The miracle of Pentecost, recounted in the Acts of the Apostles, chapter two, is the opposite of the Babel story. At Pentecost people of diverse tongues unite. They come to realize that they are all in essence equal to each other, meaning everyone is eligible for receiving life in God and of being in communion with God and one another.
The grace of God produces unity and the disciples of Jesus experience this concretely at Pentecost with the outpouring of the Holy Spirit. “God is a God, not of confusion, but of peace,” Saint Paul reminds the believers at Corinth (1 Corinthians 14:33).
The message of Pentecost is simply that the direction of human history has changed. People can be forgiven of their sins and at peace with and reconciled to God, who has shared in our human nature in order to lift humankind to God.
Peace is the result of forgiveness. The Catholic Sacrament of Reconciliation (in the past more often called Confession or Penance) traditionally ends with “Go in peace, the Lord has forgiven you your sins.” Peace is a gift from God, the fruit of the cooperation of people with the grace of God. Those who act in accord with God’s will acquire interior peace.

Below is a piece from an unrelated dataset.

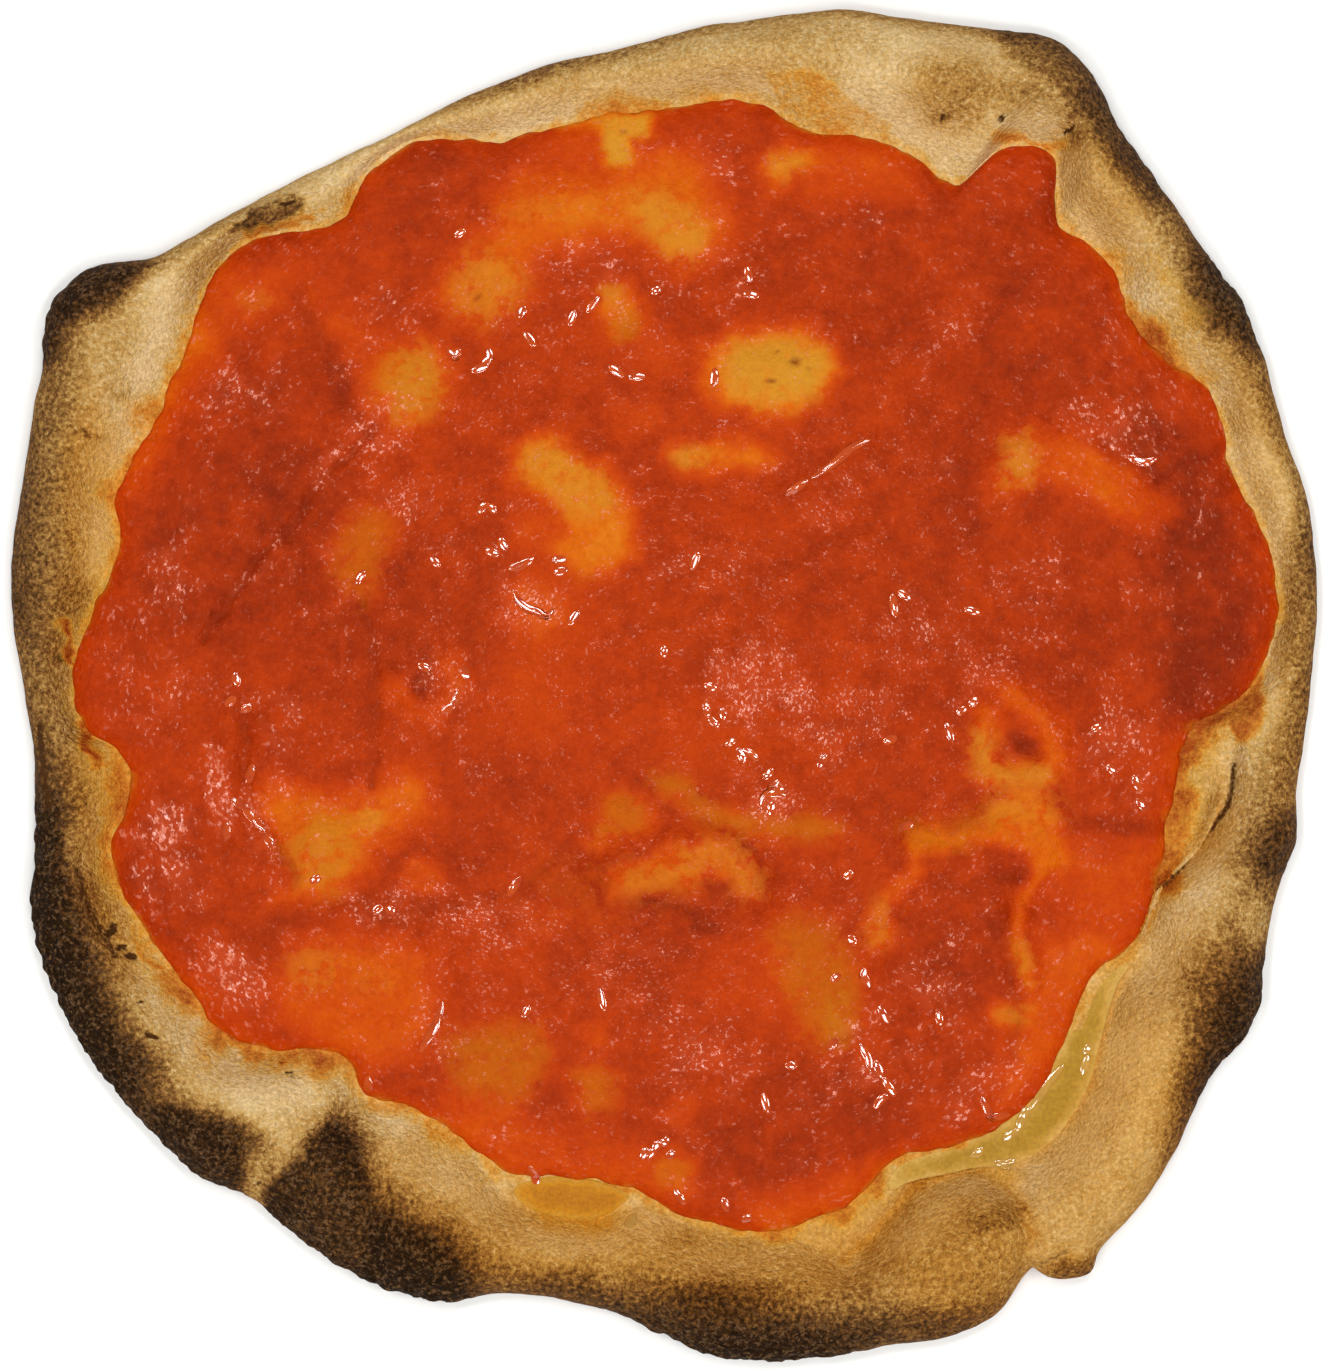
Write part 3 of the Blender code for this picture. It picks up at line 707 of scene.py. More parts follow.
@dataclass(frozen=True)
class CookedTomatoSauce:
    """Crushed tomato cooked in olive oil: wet and pulpy, deep red where thick, orange where the dough shows through."""

    pulp_mm: float = 1.5  # lumps of pulp
    fibre_mm: float = 0.7  # fine grain in the pulp
    drift_mm: float = 13.0  # slow change from deep red to orange-red
    clot_mm: float = 4.0  # clots of pulp
    film_mm: float = 6.0  # breaks in the wet film
    ripple_mm: float = 1.5  # humps of the wet film over the pulp
    fleck_mm: float = 0.95  # drops of oil beaten into the pulp
    ladle_mm: float = 80.0  # beyond this radius the flecks are drawn out along the ladle's turns
    thinning: Stops = (
        (0.00, "#7C1D04"), (0.13, "#982803"), (0.26, "#AD3203"), (0.40, "#B83A02"), (0.58, "#C34A02"),
        (0.78, "#CC6004"), (1.00, "#D07C1A"),
    )
    juicy: str = "#B05E04"
    bald: str = "#C48622"
    # dark red painted into creases and pits as their shade
    deep: str = "#6A1A06"
    # pale pink of the oily film: a painted sheen
    painted_sheen: str = "#C24A28"
    # pale flecks: partly drops of oil, partly painted glints
    oil_drop_and_glint: str = "#D6765A"
    gloss_tint: str = "#FFB888"

    def material(self) -> bpy.types.Material:
        """Builds the material.

        Returns:
            The material.
        """
        material, add = new_material("crushed_tomato_in_oil")
        place = add("TexCoord", out="Object")
        thin, juice, bald, crease, film = (
            add("Attribute", out="Fac", attribute_name=mark.value)
            for mark in (Mark.THIN, Mark.JUICE, Mark.BALD, Mark.CREASE, Mark.FILM)
        )

        # Places wound up round the middle, so that noise laid on them runs along the ladle's turns
        flat = add("VectorMath", {0: place, 1: (1.0, 1.0, 0.0)}, operation="MULTIPLY")
        radius = add("VectorMath", {0: flat}, "Value", operation="LENGTH")
        heading = add("VectorMath", {0: flat}, operation="NORMALIZE")
        held = add("Math", {0: radius, 1: self.ladle_mm * MM}, operation="MINIMUM")
        turned = add("VectorMath", {0: heading, "Scale": held}, operation="SCALE")
        wound = add("VectorMath", {0: turned, 1: add("CombineXYZ", {"Z": radius})}, operation="ADD")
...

It is no accident that Jesus clearly stated at the time of the coming of the Holy Spirit: “Peace be with you.” This above all is what he wishes to give his followers. It is not the peace of the world, the absence of war and abundance of material goods, for example. The peace of Christ is something else, a peace which no one can take away, which endures forever, which is without cost but more valuable than any earthly good. In essence peace is closely linked to the gift of salvation in Jesus Christ.
To his followers, who receive the Holy Spirit, Jesus gave and gives a particular commandment, namely, to carry his peace, the message of salvation, to the ends of the earth. As the Father sent Jesus into the world, so Jesus sends his followers forth. The forgiveness of sins is at the heart of the message of peace, entrusted to the Church by Christ, born at Pentecost.
At Baptism and Confirmation the gifts of the Holy Spirit are bestowed in a particular way. What becomes of those gifts is dependent on willing cooperation with the grace of God in life. We have been redeemed in the blood of Christ, brought to everlasting life by the presence of the Holy Spirit, wherein our faith, hope and love will grow.
In the Holy Eucharist (the Mass and Holy Communion) we experience over and again the life-giving presence of the Holy Spirit, who now and always pours out gifts on the beloved of God. May we open our hearts so that we truly experience the marvelous action of the Holy Spirit leading us from the shadow of death to the house of our Maker, who is our lasting hope and peace.
I appreciate the distinction between Christian values and secular values. And especially God’s call to reform, grace, afterlife compared to the world’s lack of clear values to life and property.